3. Under Negotiating Your Benefits

You may be handing over your ownership rights to a new party in an assignment agreement. However, that does not mean you do not get anything in return. An assignment can be a different way of commercialising your IP, gaining a lump sum based on your IP’s current (or potential) value upfront. This fact operates contrary to a licensing agreement, where you get smaller royalty sums as time goes on.

As part of a business sale, your IP may be attractive to future buyers, so you need to negotiate your side of the deal accordingly.

Therefore, you want to capitalise on the potential benefits of your assignment and get compensation for its true worth. So take time to value your IP appropriately and get help doing so.

You also should negotiate what IP rights may stay after assignment. For example, copyrighted works have additional moral rights for creators, which some contracts may ask you to waive. If you do not want this in your assignment agreement, negotiate accordingly.

Key Takeaways

Whatever your end goal is when assigning your IP, your assignment agreement must fulfil that goal. Take your time to read the document, and be clear about what IP you are assigning. If you would like more information or help with your IP assignment agreement, contact LegalVision’s IP lawyers on 0800 005 570 or fill out the form on this page.

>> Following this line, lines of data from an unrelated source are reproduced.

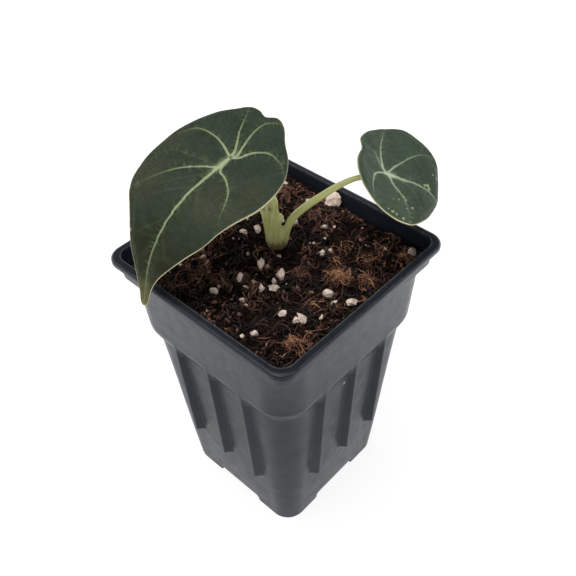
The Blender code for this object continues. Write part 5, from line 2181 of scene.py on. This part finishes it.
@dataclass
class Studio:
    """Pale sweep, brighter to both sides, soft overhead light, dim room and the photograph's camera."""

    lens: float = 46.75
    yaw: float = 43.93
    pitch: float = 44.57
    roll: float = -1.91
    position: tuple = (0.14478, -0.14487, 0.30618)
    light: float = 2.9
    light_width: float = 50.0
    light_tilt: tuple = (8.0, -6.0)
    room: float = 0.15
    floor_radius: float = 900.0
    wall_radius: float = 600.0
    glow_near: float = 0.86
    glow_left: float = 1.02
    glow_right: float = 1.44
    glow_far: float = 0.9
    side_band: tuple = (84.0, 222.0)
    far_band: tuple = (200.0, 600.0)

    def sweep(self) -> None:
        """Build the floor, which turns up into a low wall all round."""
        sides, steps = 96, 12
        profile = [(150.0, 0.0), (500.0, 0.0), (self.floor_radius, 0.0)]
        for step in range(1, steps + 1):
            angle = math.pi / 2.0 * step / steps
            profile.append((self.floor_radius + self.wall_radius * math.sin(angle),
                            self.wall_radius * (1.0 - math.cos(angle))))
        points = [(0.0, 0.0, 0.0)]
        for radius, z in profile:
            for k in range(sides):
                angle = math.tau * k / sides
                points.append((radius * math.cos(angle), radius * math.sin(angle), z))
        faces = [[0, 1 + k, 1 + (k + 1) % sides] for k in range(sides)]
        faces += [[a, d, c, b] for a, b, c, d in loft_faces(len(profile), sides, 1).tolist()]
        floor = make_object("studio_floor", np.array(points), faces, [self.ground()], None, tidy=True)

    def ground(self) -> Material:
        """Make the floor's material, which glows more to both sides of the view and far away.

        Returns:
            The material.
        """
        draft = ShaderDraft("studio_floor")
        tone = draft.fit(draft.noise(60.0, 3.0), 0.3, 0.7, 0.985, 1.0)
        colour = draft.mix(tone, (0.15, 0.15, 0.15), (0.17, 0.17, 0.17))
        turn = math.radians(self.yaw)
        x, y, _ = draft.coordinates()
        across = draft.calc("ADD", draft.times(x, math.cos(turn)), draft.times(y, math.sin(turn)))
        aside = draft.fit(draft.calc("ABSOLUTE", across), *self.side_band)
        reach = draft.fit(across, -200.0, 200.0, self.glow_left, self.glow_right)
        away = draft.calc("SQRT", draft.calc("ADD", draft.calc("POWER", x, 2.0), draft.calc("POWER", y, 2.0)))
        far = draft.fit(away, *self.far_band, 0.0, self.glow_far)
        glow = draft.calc("ADD", self.glow_near, draft.calc("MAXIMUM", draft.times(aside, reach), far))
        return draft.close(colour, 0.9, Specular_IOR_Level=0.0, Emission_Color=(1.0, 1.0, 1.0, 1.0),
                           Emission_Strength=glow)

    def lamp(self) -> None:
        """Hang one wide soft light nearly overhead."""
        data = bpy.data.lights.new("overhead", "SUN")
        data.energy = self.light
        data.angle = math.radians(self.light_width)
        data.color = (1.0, 0.985, 0.96)
        lamp = bpy.data.objects.new("overhead", data)
        lamp.rotation_euler = (*(math.radians(angle) for angle in self.light_tilt), 0.0)
        bpy.context.scene.collection.objects.link(lamp)
        world = bpy.data.worlds.new("room")
        world.use_nodes = True
        back = world.node_tree.nodes["Background"]
        back.inputs["Color"].default_value = (0.9, 0.95, 1.0, 1.0)
        back.inputs["Strength"].default_value = self.room
        bpy.context.scene.world = world

    def camera(self) -> None:
        """Set the camera as the photograph was taken."""
        yaw, pitch, roll = (math.radians(angle) for angle in (self.yaw, self.pitch, self.roll))
        back = np.array([math.cos(pitch) * math.sin(yaw), -math.cos(pitch) * math.cos(yaw), math.sin(pitch)])
        right = np.array([math.cos(yaw), math.sin(yaw), 0.0])
        up = np.cross(back, right)
        across = right * math.cos(roll) + up * math.sin(roll)
        above = up * math.cos(roll) - right * math.sin(roll)
        data = bpy.data.cameras.new("camera")
        data.lens = self.lens
        data.sensor_width = 36.0
        data.clip_start = 0.01
        camera = bpy.data.objects.new("camera", data)
        rows = np.column_stack([across, above, back, self.position])
        camera.matrix_world = Matrix([*rows.tolist(), [0.0, 0.0, 0.0, 1.0]])
        bpy.context.scene.collection.objects.link(camera)
        bpy.context.scene.camera = camera

    def build(self) -> None:
        """Set up the floor, the light, the camera and the colour response."""
        self.camera()
        self.sweep()
        self.lamp()
        scene = bpy.context.scene
        scene.view_settings.view_transform = "Standard"
        scene.view_settings.look = "None"


def dress_rhizome() -> None:
    """Give the rootstock's own solid its ringed skin."""
    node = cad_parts["rhizome"]
    node.data.materials.clear()
    node.data.materials.append(RhizomeSkin().make())
    LOG.info("rhizome: dressed")


def main() -> None:
    """Build every sub-assembly in order."""
    logging.basicConfig(level=logging.INFO, format="%(name)s: %(message)s")
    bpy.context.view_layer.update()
    Studio().build()
    pot = NurseryPot(PotPlastic())
    pot.build()
    PottingMix(pot).build()
    dress_rhizome()
    large, small = large_leaf(), small_leaf()
    LeafStalks(large.blade, small.blade).build()
    large.build()
    small.build()
    LOG.info("sizes written")


if __name__ == "__main__":
    main()
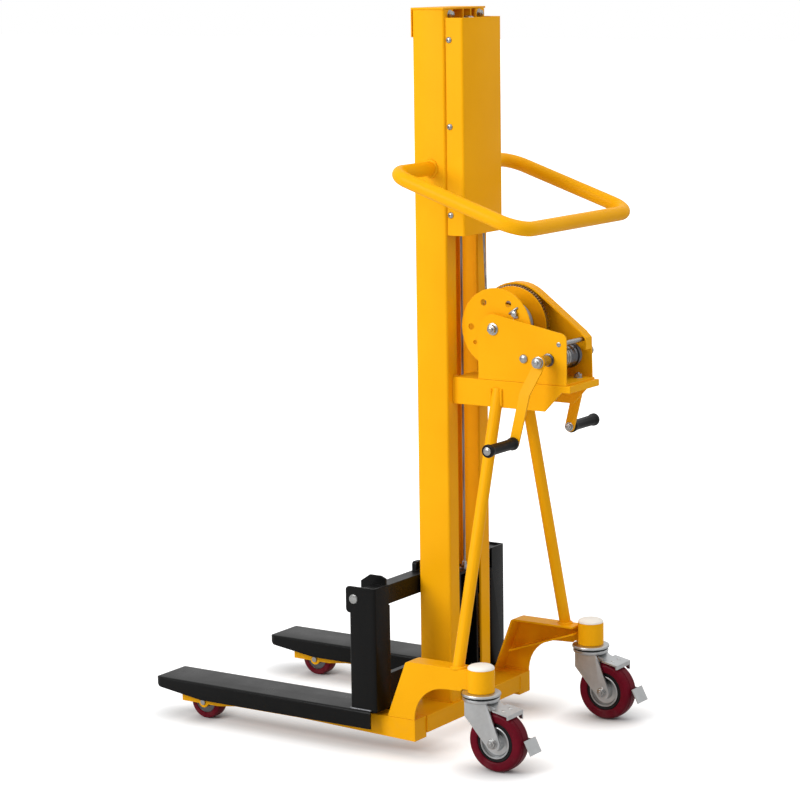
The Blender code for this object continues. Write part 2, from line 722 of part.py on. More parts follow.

Frequently Asked Questions

What is an assignment agreement?

An assignment agreement sets out the terms of an intellectual property assignment. In this process, you transfer your IP ownership and rights to another party.

How can I determine my IP’s value?

You should seek expert advice when determining your IP’s value, as it can be difficult to do. You can consider things like the value of similar IP in the market, or potential income that your IP asset may generate.